The 300 MWe AHWR will have vertical pressure tubes in which the light water coolant under high pressure will boil at 285°C, circulation being by convection. Thermal efficiency is 30.9 per cent. It is moderated by heavy water. There are 452 fuel assemblies, with burn-up of 38 GWd/t. A large heat sink or “gravity-driven water pool” with 7000 cubic metres of water is near the top of the reactor building and has a safety function. It has a slightly negative void coefficient of reactivity and several advanced passive safety features to enable meeting next-generation safety requirements such as 72-hour grace period for operator response, elimination of the need for exclusion zone beyond the plant boundary, 100-year design life, and high level of fault tolerance. The advanced safety characteristics have been verified in a series of experiments carried out in full-scale test facilities. It is claimed that per unit of energy produced, the amount of long-lived minor actinides generated is nearly half of that produced in current generation light water reactors. A high level of radioactivity in the fissile and fertile materials recovered from the used fuel of the AHWR, and their isotopic composition, preclude the use of these materials for nuclear weapons (9.5 per cent of the plutonium is Pu-238).
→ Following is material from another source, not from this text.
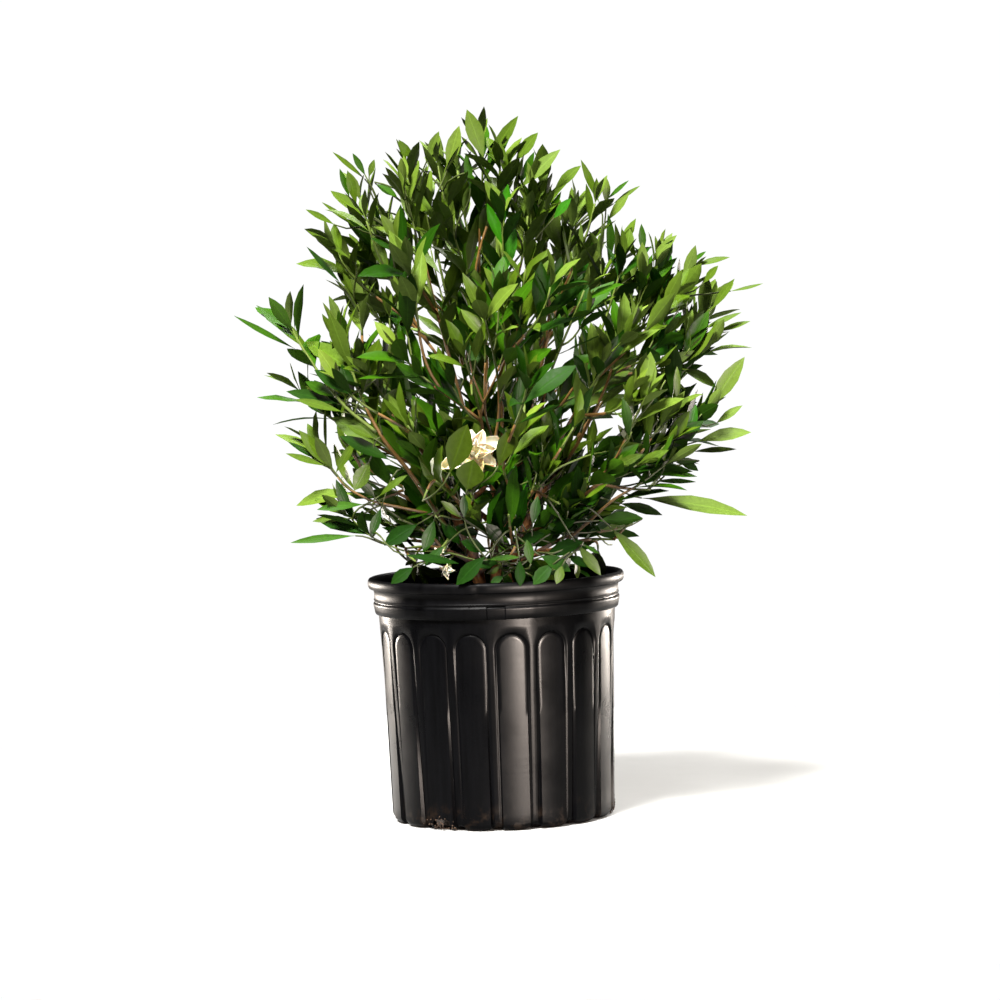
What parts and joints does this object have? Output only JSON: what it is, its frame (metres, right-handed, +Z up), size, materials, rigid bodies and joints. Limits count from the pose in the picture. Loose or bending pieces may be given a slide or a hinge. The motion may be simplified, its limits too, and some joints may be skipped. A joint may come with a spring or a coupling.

In 2009 the AEC also announced an export version of the AHWR, the AHWR300-LEU. This will use low-enriched uranium plus thorium (Th-LEU MOX) as a fuel, dispensing with the plutonium input. About 39 per cent of the power will come from thorium (via in situ conversion to U-233, cf two-thirds in AHWR), and burn-up will be 61 GWd/t. Uranium enrichment level will be 19.75 per cent, giving 4.21 per cent average fissile content of the U-Th fuel. The design is based on once-through fuel cycle during its lifetime. While closed fuel cycle is possible, this is not required or envisaged, and the used fuel, with about 8 per cent fissile isotopes can be used in light water reactors. Plutonium production will be less than in light water reactors, the fissile proportion will be less and the Pu-238 portion three times as high. With also a significant level of gamma-emitting U-232 in the used fuel, there is inherent proliferation resistance. The design is intended for overseas sales, and the AEC says that “the reactor is manageable with modest industrial infrastructure within the reach of developing countries”.
A third variety is the AHWR-Pu, which will have Pu-Th MOX and Th-U-233 MOX fuel. An NPCIL presentation early in 2012 had LEU AHWRs being fueled with LEU-thorium, while U-233 and thorium from fast reactors, along with used fuel from those AHWRs, fueled accelerator-driven subcritical molten salt reactors. Thorium was evidently the main fuel for both these types. Also AHWR-LEU produces half as much minor actinides as LWR.